[Items from a data source]
========
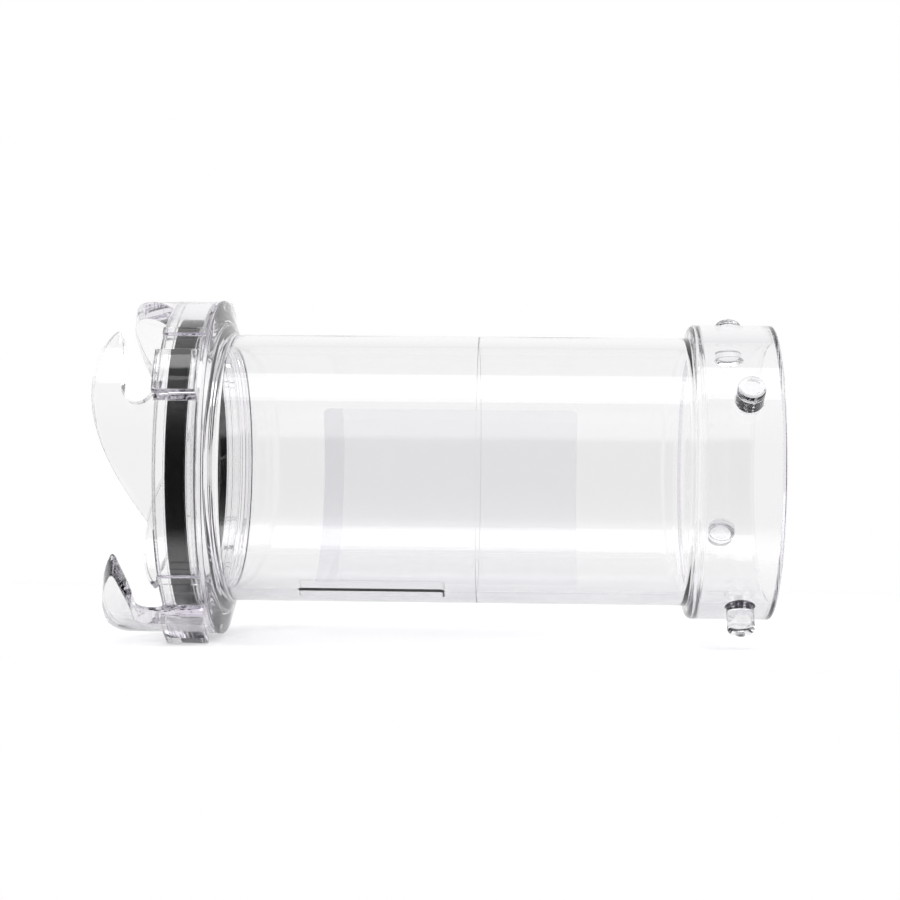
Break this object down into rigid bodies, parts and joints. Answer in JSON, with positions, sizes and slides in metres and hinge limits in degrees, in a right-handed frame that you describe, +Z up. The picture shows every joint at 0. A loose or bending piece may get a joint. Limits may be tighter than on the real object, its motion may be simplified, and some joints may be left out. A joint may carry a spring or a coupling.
{
  "type": "waste hose extender",
  "caption": "Clear tubular waste hose extender with a swivelling bayonet hook ring and gasket at one end and a lug collar at the other.",
  "frame": {"origin": "on the bore axis, half-way between the hook tips and the lug-end face", "axes": "+X along the bore towards the lug end; +Z up, with the first lug peg 27 degrees above the -Y side"},
  "size_m": [0.2032, 0.1074, 0.1074],
  "materials": {
    "clear_tube": "water-clear, polished",
    "clear_ring": "water-clear with a faint violet tint in thick sections",
    "black_rubber": "smooth black, slight sheen",
    "label_film": "thin blank film, matt"
  },
  "bodies": {
    "tube": {"hook_end_tube": "clear_tube", "lug_end_tube": "clear_tube", "gasket": "black_rubber", "label": "label_film"},
    "swivel_ring": {"bayonet_ring": "clear_ring"}
  },
  "joints": [
    {"name": "ring_swivel", "type": "hinge", "parent": "tube", "child": "swivel_ring", "pos_m": [-0.0711, 0, 0], "axis": [1, 0, 0], "continuous": true}
  ]
}
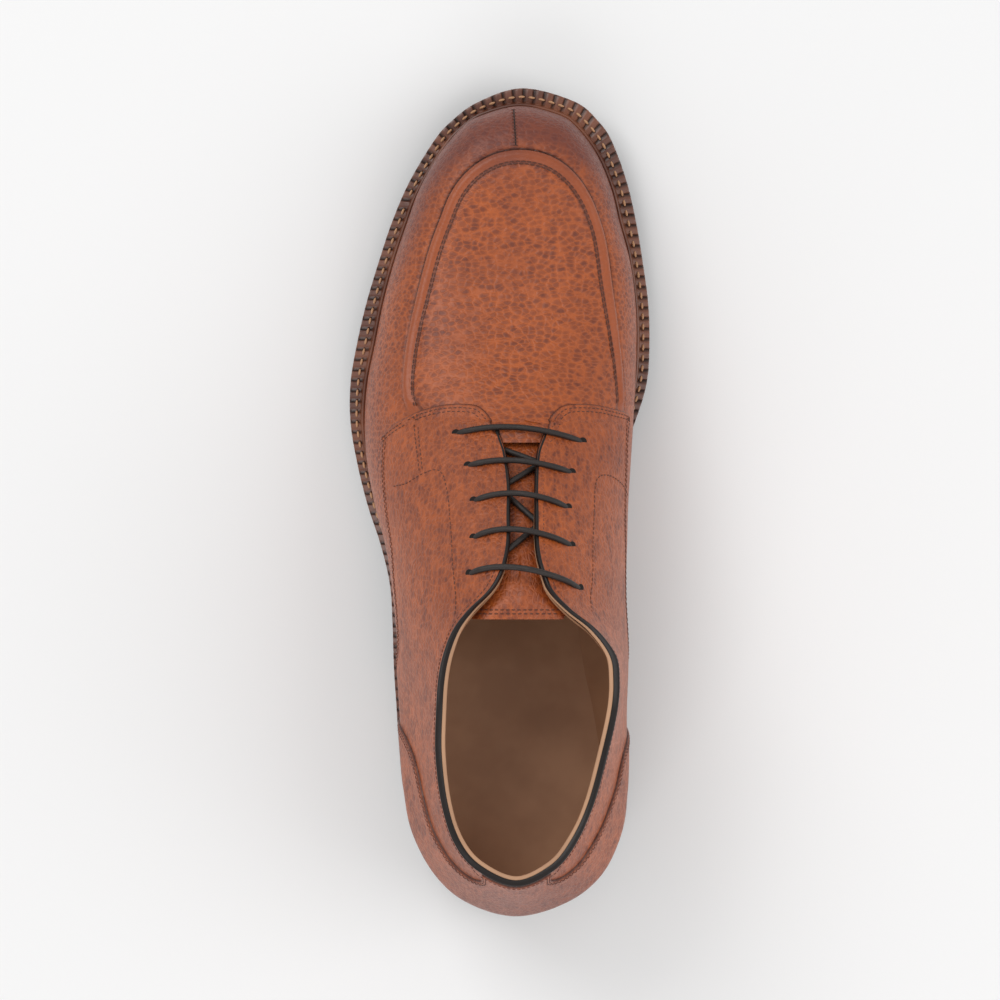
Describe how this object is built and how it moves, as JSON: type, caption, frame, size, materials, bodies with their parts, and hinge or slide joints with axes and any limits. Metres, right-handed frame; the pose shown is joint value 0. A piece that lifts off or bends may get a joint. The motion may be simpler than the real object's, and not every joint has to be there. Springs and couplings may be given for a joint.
{
  "type": "apron toe derby",
  "caption": "Left apron toe derby shoe with welted sole, stacked heel, outer heel counter, open-laced facings and tongue.",
  "frame": {"origin": "on the floor, at the middle of the shoe's length and width", "axes": "toe towards -Y, heel towards +Y, up +Z, the outer side of the left foot towards +X"},
  "size_m": [0.1122, 0.308, 0.1164],
  "materials": {
    "upper_leather": "pebbled cognac grain, burnished at the toe",
    "counter_leather": "burnished brown grain",
    "tongue_leather": "pebbled cognac grain",
    "welt_leather": "dark brown, stitched",
    "midsole_leather": "antiqued brown edge",
    "outsole_rubber": "matt black",
    "insole_leather": "plain natural lining",
    "heel_leather": "antiqued brown edge",
    "heel_rubber": "matt black",
    "lace_cord": "waxed round cord"
  },
  "bodies": {
    "root": {"upper": "upper_leather", "heel_counter": "counter_leather", "tongue": "tongue_leather", "welt": "welt_leather", "midsole": "midsole_leather", "outsole": "outsole_rubber", "insole": "insole_leather", "heel_lift_1": "heel_leather", "heel_lift_2": "heel_leather", "heel_lift_3": "heel_leather", "heel_top_piece": "heel_rubber", "lace_bar_1": "lace_cord", "lace_bar_2": "lace_cord", "lace_bar_3": "lace_cord", "lace_bar_4": "lace_cord", "lace_bar_5": "lace_cord"}
  },
  "joints": []
}
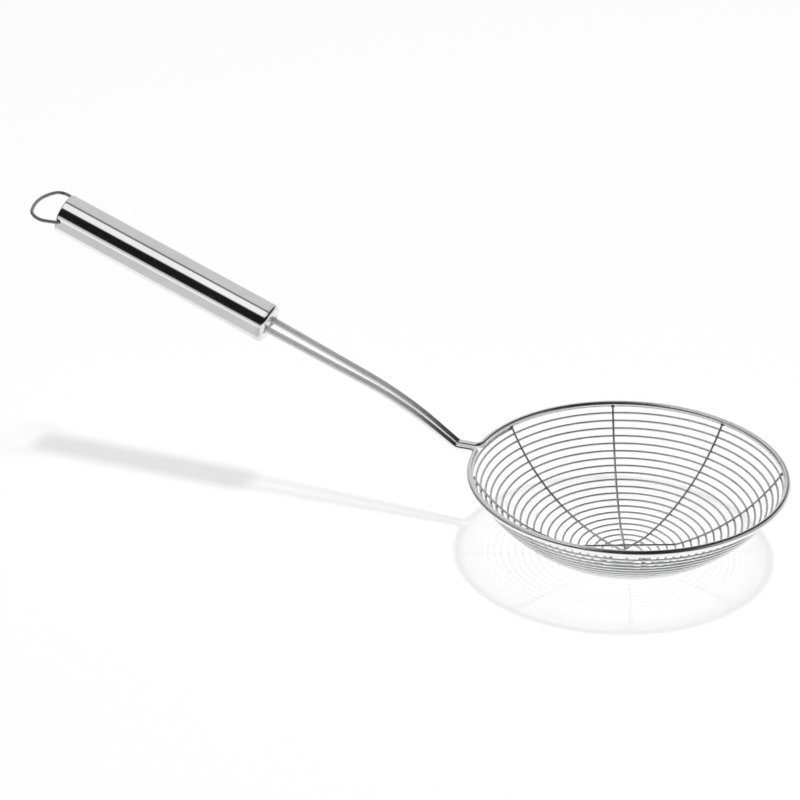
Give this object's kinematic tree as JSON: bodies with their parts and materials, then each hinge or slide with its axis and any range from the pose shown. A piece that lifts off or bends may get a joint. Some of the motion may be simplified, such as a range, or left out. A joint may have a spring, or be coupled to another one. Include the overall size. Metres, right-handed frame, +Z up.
{
  "type": "spider skimmer",
  "caption": "Spider skimmer: shallow round wire bowl of one spiral wire on crossing ribs, a twin-rod neck, a hollow round handle and a hanging loop that swings.",
  "frame": {"origin": "on the bowl's axis, at the level of the flat that the bowl stands on", "axes": "+Z up along the bowl's axis out of its mouth, -X towards the handle, Y across the skimmer"},
  "size_m": [0.4021, 0.1604, 0.1493],
  "materials": {
    "rod_steel": "polished",
    "wire_steel": "polished",
    "handle_steel": "polished",
    "cap_steel": "polished",
    "plug_steel": "satin",
    "loop_steel": "polished"
  },
  "bodies": {
    "skimmer": {"rim_rod": "rod_steel", "spiral_winding": "wire_steel", "cross_rib_1": "wire_steel", "cross_rib_2": "wire_steel", "cross_rib_3": "wire_steel", "cross_rib_4": "wire_steel", "handle_tube": "handle_steel", "front_cap": "cap_steel", "rod_plug": "plug_steel", "rear_cap": "cap_steel"},
    "loop": {"hanging_loop": "loop_steel"}
  },
  "joints": [
    {"name": "loop_hinge", "type": "hinge", "parent": "skimmer", "child": "loop", "pos_m": [-0.30464, 0, 0.13871], "axis": [0, 1, 0], "range_deg": [-135, 135]}
  ]
}
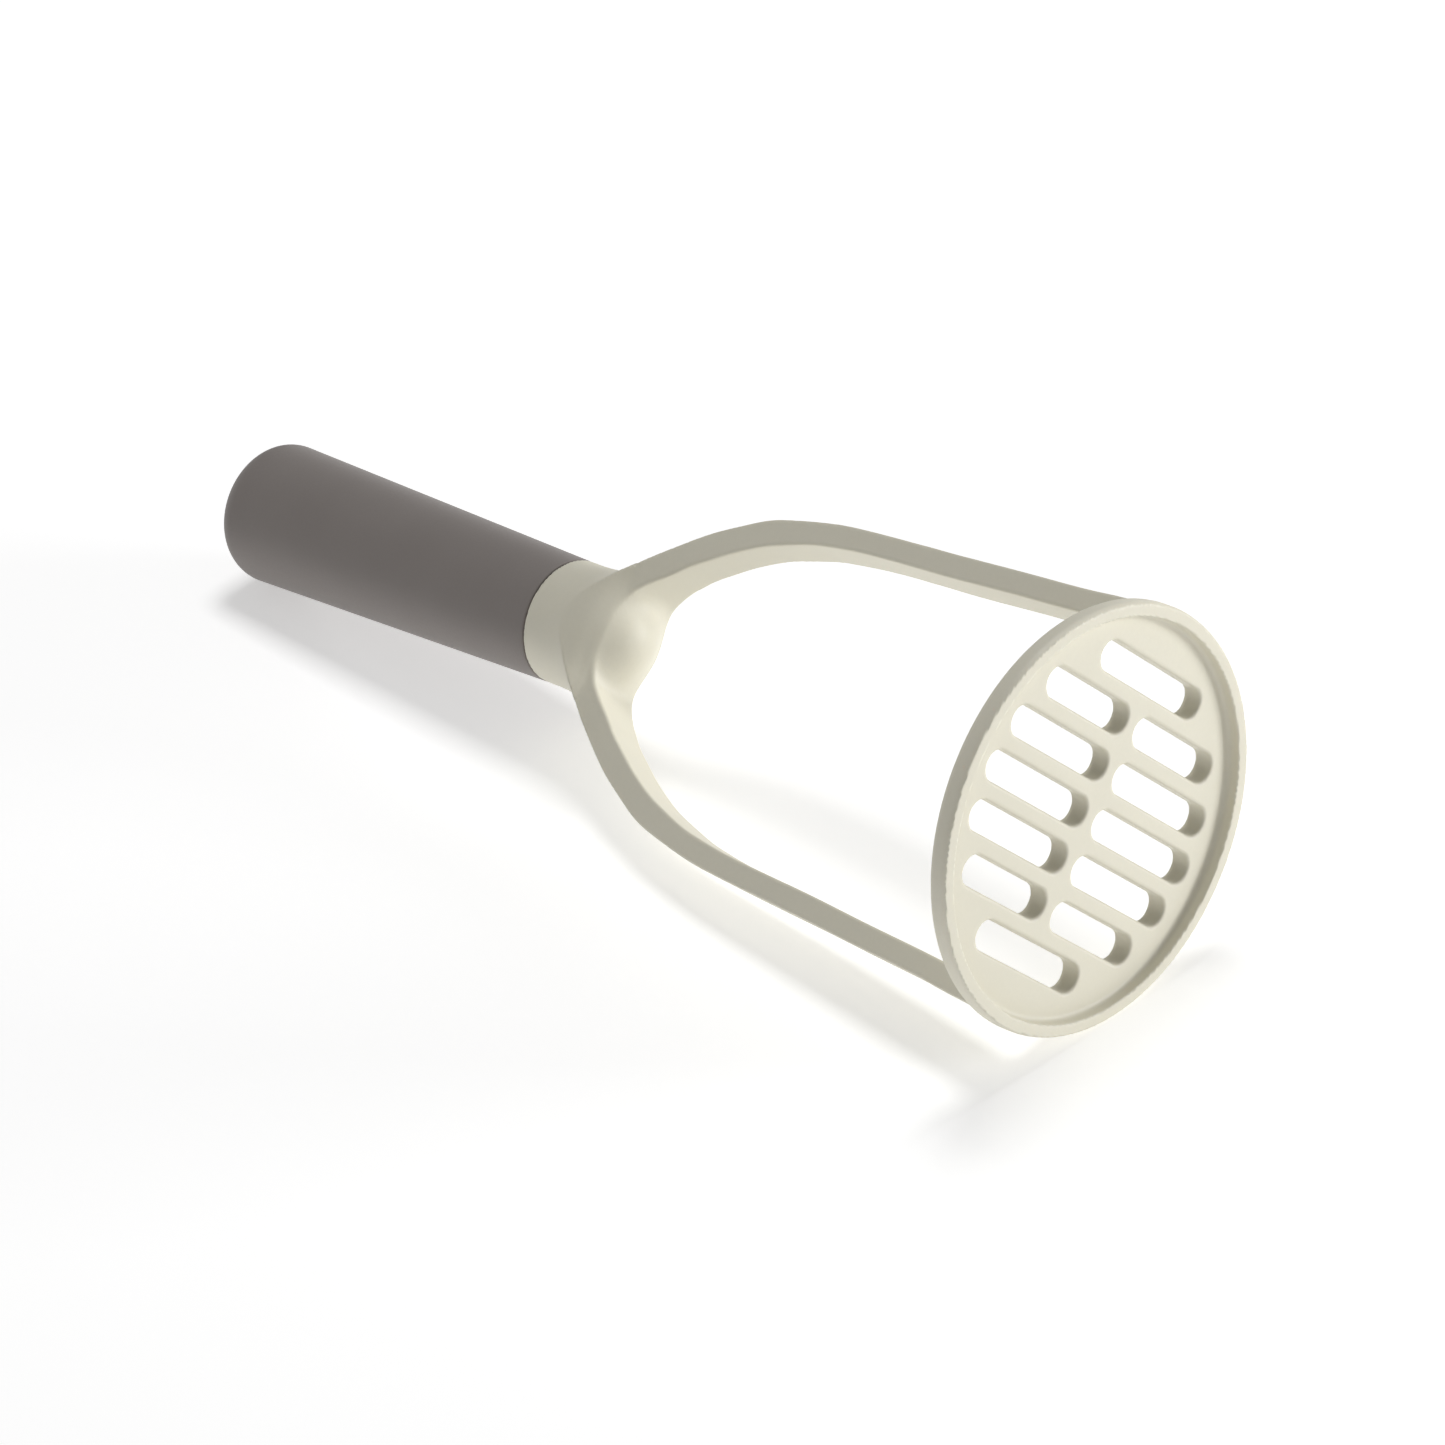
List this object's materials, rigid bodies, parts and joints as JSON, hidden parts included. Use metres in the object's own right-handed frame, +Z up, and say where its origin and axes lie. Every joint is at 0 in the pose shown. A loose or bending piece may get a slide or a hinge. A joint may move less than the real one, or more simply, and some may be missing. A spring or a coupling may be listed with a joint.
{
  "type": "potato masher",
  "caption": "Hand potato masher: a round slotted plate on a two-armed yoke, with a straight round handle that widens to a closed rounded end.",
  "frame": {"origin": "centre of the flat ring round the mashing face, on the surface that it presses on", "axes": "+Z up the handle from the mashing face; the two arms stand at +X and -X; the slots run along Y"},
  "size_m": [0.086, 0.086, 0.2417],
  "materials": {
    "nylon_head": "moulded glass-filled nylon, fine satin texture, warm off-white",
    "rigid_core": "moulded polypropylene, natural",
    "soft_grip": "soft-touch elastomer, matt, taupe grey"
  },
  "bodies": {
    "root": {"masher_head": "nylon_head", "handle_core": "rigid_core", "grip_sleeve": "soft_grip"}
  },
  "joints": []
}
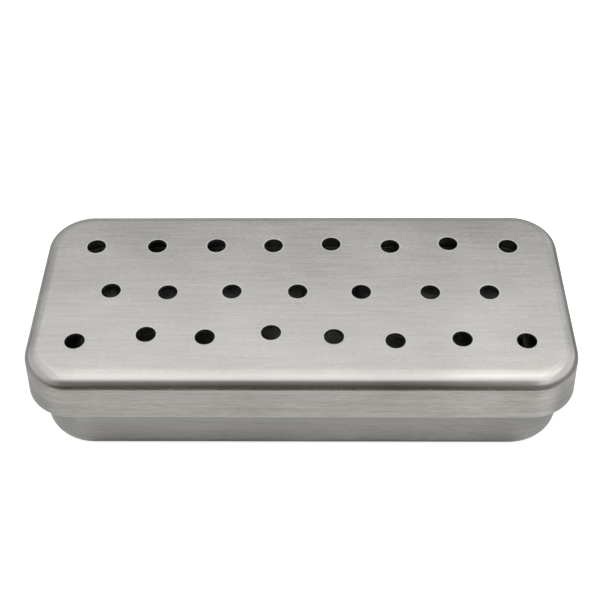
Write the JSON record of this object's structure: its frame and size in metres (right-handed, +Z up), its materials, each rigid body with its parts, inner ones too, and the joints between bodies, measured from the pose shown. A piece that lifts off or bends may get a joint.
========
* _Exercise aim_
Give back the whole listing as it stands, minus its pictures.

* _Answer to the task_
Break this object down into rigid bodies, parts and joints. Answer in JSON, with positions, sizes and slides in metres and hinge limits in degrees, in a right-handed frame that you describe, +Z up. The picture shows every joint at 0. A loose or bending piece may get a joint. Limits may be tighter than on the real object, its motion may be simplified, and some joints may be left out. A joint may carry a spring or a coupling.
{
  "type": "waste hose extender",
  "caption": "Clear tubular waste hose extender with a swivelling bayonet hook ring and gasket at one end and a lug collar at the other.",
  "frame": {"origin": "on the bore axis, half-way between the hook tips and the lug-end face", "axes": "+X along the bore towards the lug end; +Z up, with the first lug peg 27 degrees above the -Y side"},
  "size_m": [0.2032, 0.1074, 0.1074],
  "materials": {
    "clear_tube": "water-clear, polished",
    "clear_ring": "water-clear with a faint violet tint in thick sections",
    "black_rubber": "smooth black, slight sheen",
    "label_film": "thin blank film, matt"
  },
  "bodies": {
    "tube": {"hook_end_tube": "clear_tube", "lug_end_tube": "clear_tube", "gasket": "black_rubber", "label": "label_film"},
    "swivel_ring": {"bayonet_ring": "clear_ring"}
  },
  "joints": [
    {"name": "ring_swivel", "type": "hinge", "parent": "tube", "child": "swivel_ring", "pos_m": [-0.0711, 0, 0], "axis": [1, 0, 0], "continuous": true}
  ]
}
Describe how this object is built and how it moves, as JSON: type, caption, frame, size, materials, bodies with their parts, and hinge or slide joints with axes and any limits. Metres, right-handed frame; the pose shown is joint value 0. A piece that lifts off or bends may get a joint. The motion may be simpler than the real object's, and not every joint has to be there. Springs and couplings may be given for a joint.
{
  "type": "apron toe derby",
  "caption": "Left apron toe derby shoe with welted sole, stacked heel, outer heel counter, open-laced facings and tongue.",
  "frame": {"origin": "on the floor, at the middle of the shoe's length and width", "axes": "toe towards -Y, heel towards +Y, up +Z, the outer side of the left foot towards +X"},
  "size_m": [0.1122, 0.308, 0.1164],
  "materials": {
    "upper_leather": "pebbled cognac grain, burnished at the toe",
    "counter_leather": "burnished brown grain",
    "tongue_leather": "pebbled cognac grain",
    "welt_leather": "dark brown, stitched",
    "midsole_leather": "antiqued brown edge",
    "outsole_rubber": "matt black",
    "insole_leather": "plain natural lining",
    "heel_leather": "antiqued brown edge",
    "heel_rubber": "matt black",
    "lace_cord": "waxed round cord"
  },
  "bodies": {
    "root": {"upper": "upper_leather", "heel_counter": "counter_leather", "tongue": "tongue_leather", "welt": "welt_leather", "midsole": "midsole_leather", "outsole": "outsole_rubber", "insole": "insole_leather", "heel_lift_1": "heel_leather", "heel_lift_2": "heel_leather", "heel_lift_3": "heel_leather", "heel_top_piece": "heel_rubber", "lace_bar_1": "lace_cord", "lace_bar_2": "lace_cord", "lace_bar_3": "lace_cord", "lace_bar_4": "lace_cord", "lace_bar_5": "lace_cord"}
  },
  "joints": []
}
Give this object's kinematic tree as JSON: bodies with their parts and materials, then each hinge or slide with its axis and any range from the pose shown. A piece that lifts off or bends may get a joint. Some of the motion may be simplified, such as a range, or left out. A joint may have a spring, or be coupled to another one. Include the overall size. Metres, right-handed frame, +Z up.
{
  "type": "spider skimmer",
  "caption": "Spider skimmer: shallow round wire bowl of one spiral wire on crossing ribs, a twin-rod neck, a hollow round handle and a hanging loop that swings.",
  "frame": {"origin": "on the bowl's axis, at the level of the flat that the bowl stands on", "axes": "+Z up along the bowl's axis out of its mouth, -X towards the handle, Y across the skimmer"},
  "size_m": [0.4021, 0.1604, 0.1493],
  "materials": {
    "rod_steel": "polished",
    "wire_steel": "polished",
    "handle_steel": "polished",
    "cap_steel": "polished",
    "plug_steel": "satin",
    "loop_steel": "polished"
  },
  "bodies": {
    "skimmer": {"rim_rod": "rod_steel", "spiral_winding": "wire_steel", "cross_rib_1": "wire_steel", "cross_rib_2": "wire_steel", "cross_rib_3": "wire_steel", "cross_rib_4": "wire_steel", "handle_tube": "handle_steel", "front_cap": "cap_steel", "rod_plug": "plug_steel", "rear_cap": "cap_steel"},
    "loop": {"hanging_loop": "loop_steel"}
  },
  "joints": [
    {"name": "loop_hinge", "type": "hinge", "parent": "skimmer", "child": "loop", "pos_m": [-0.30464, 0, 0.13871], "axis": [0, 1, 0], "range_deg": [-135, 135]}
  ]
}
List this object's materials, rigid bodies, parts and joints as JSON, hidden parts included. Use metres in the object's own right-handed frame, +Z up, and say where its origin and axes lie. Every joint is at 0 in the pose shown. A loose or bending piece may get a slide or a hinge. A joint may move less than the real one, or more simply, and some may be missing. A spring or a coupling may be listed with a joint.
{
  "type": "potato masher",
  "caption": "Hand potato masher: a round slotted plate on a two-armed yoke, with a straight round handle that widens to a closed rounded end.",
  "frame": {"origin": "centre of the flat ring round the mashing face, on the surface that it presses on", "axes": "+Z up the handle from the mashing face; the two arms stand at +X and -X; the slots run along Y"},
  "size_m": [0.086, 0.086, 0.2417],
  "materials": {
    "nylon_head": "moulded glass-filled nylon, fine satin texture, warm off-white",
    "rigid_core": "moulded polypropylene, natural",
    "soft_grip": "soft-touch elastomer, matt, taupe grey"
  },
  "bodies": {
    "root": {"masher_head": "nylon_head", "handle_core": "rigid_core", "grip_sleeve": "soft_grip"}
  },
  "joints": []
}
Write the JSON record of this object's structure: its frame and size in metres (right-handed, +Z up), its materials, each rigid body with its parts, inner ones too, and the joints between bodies, measured from the pose shown. A piece that lifts off or bends may get a joint.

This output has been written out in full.